[R-sig-ME] gamm4 error with large dataset

Thu May 1 20:45:38 CEST 2014

Ben Bolker <bbolker at ...> writes:

> 
> On 14-04-30 12:03 PM, Daniel Hocking wrote:
> > I am trying to predict daily water temperature from air temperature
> > primarily but ideally would include other factors such as
> > precipitation and landscape characteristics. I have paired air and
> > water temperatures from 600+ sites over a ~10 year period. Some sites
> > have daily temperatures for just a couple months and others for
> > years, and some for a couple months sporadically in different years.
> > I am trying to use a mixed effects gamm so I can include random
> > effects of site and year and smooth over day of the year (dOY).

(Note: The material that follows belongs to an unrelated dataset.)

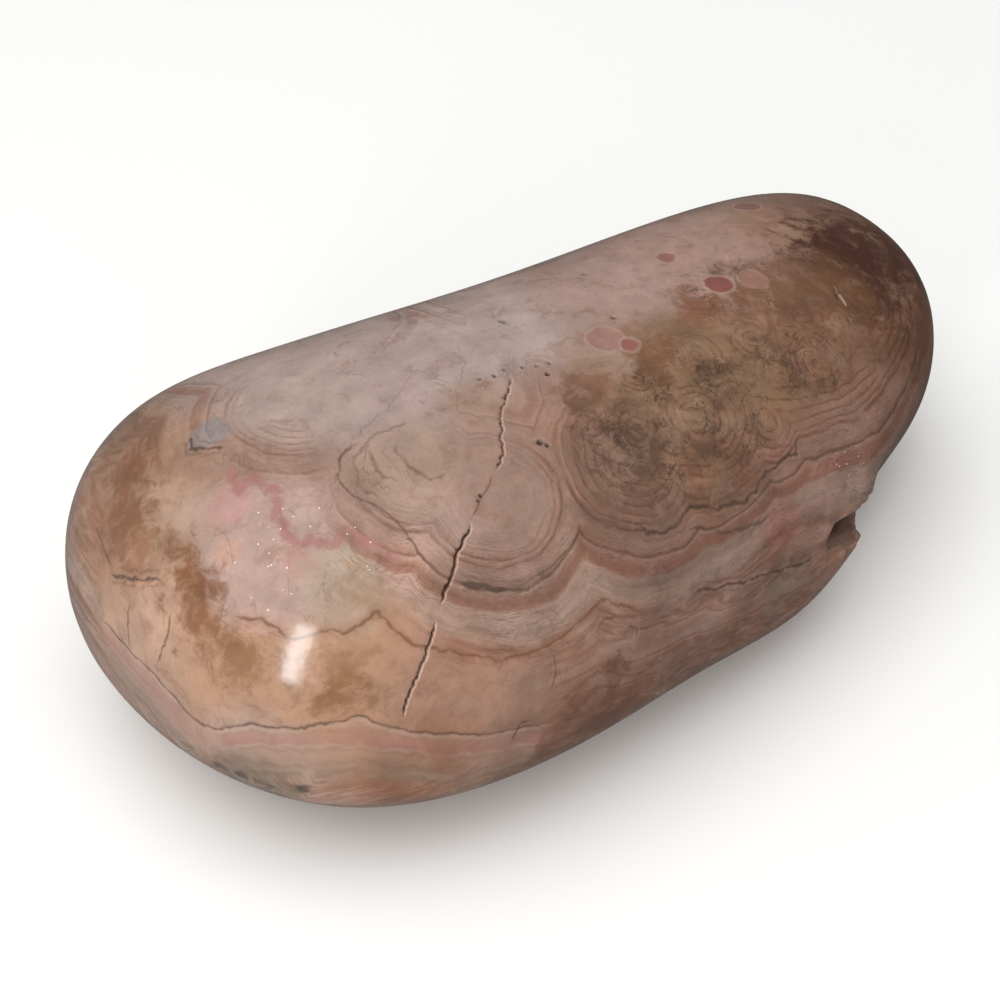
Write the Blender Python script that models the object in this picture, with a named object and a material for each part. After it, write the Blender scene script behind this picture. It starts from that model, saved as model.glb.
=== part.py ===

  [snip to make Gmane happy]

> > 
> > 
> > My plan was to try gamm4 and if there was autocorrelation issues to
> > switch to gamm within mgcv. I know bam is designed for large data but
> > I’m not sure how I would code the random effects using bam. I know in
> > general it’s s(dOY, bs = ‘re’) but I’m not sure how to relate this to
> > site and year. Ideally I would have random slopes for airTemp effects
> > for each site because of things like ground water inputs that we
> > don’t measure.
> > 
> 
>   I can imagine that this problem is caused by the size of the
> fixed-effect matrix.  A couple of thoughts (none of them practical, I'm
> afraid):
> 
>   * I was going to say that it's too bad that we haven't yet managed to
> implement a sparse model matrix structure;
>   * then I was going to say that a potential trick/workaround for this
> (for many-level _categorical_ variables) is to treat the factor as a
> random effect, then use devFunOnly/modular structure to fix the theta
> parameter for that variable at a large value, making it a pseudo-fixed
> effect and getting the benefits of (1) a little bit of regularization
> and (2) model matrix sparsity -- but doing this within gamm4 would be
> harder/require more hacking
>   * then I realized that your fixed-effect model matrix probably isn't
> sparse, because it looks like it's made up entirely of continuous covariates
>   * that got me thinking about the fact that some of your continuous
> covariates only vary at higher levels (i.e. Lat/Long and presumably
> Forest, Agriculture, elevation, etc.), and wondering whether there would
> be any way to save space by going back to the underlying model
> formulation and writing this out in terms of another multiplication of
> higher-level covariates times an indicator matrix ...
> 
>   ... all of which is fascinating (to me at least) but none of which
> actually gets you any farther with your specific problem.  Sorry.
> 
>   Ben Bolker
> 

  A couple of further thoughts:

 * if it's true that the size of the fixed-effects model matrix
is your problem, then bam may not help you either (I would guess,
without bothering to check, that it's intended to reduce the size/
increase the sparsity of the spline bases, rather than messing
with the fixed-effect covariates).  
 * you can check whether the fixed-effects matrix is the problem
by running the problem as a straight linear mixed model, i.e. with
lmer either without dOY or with something simple like ns(dOY,10);
you could also try Doug Bates's MixedModels package from Julia.
 * If you were willing to make year a fixed effect you would only
have a single RE, then you might be able to take advantage of
some model structures for increased efficiency (at least until
you incorporate interactions of site with various covariates)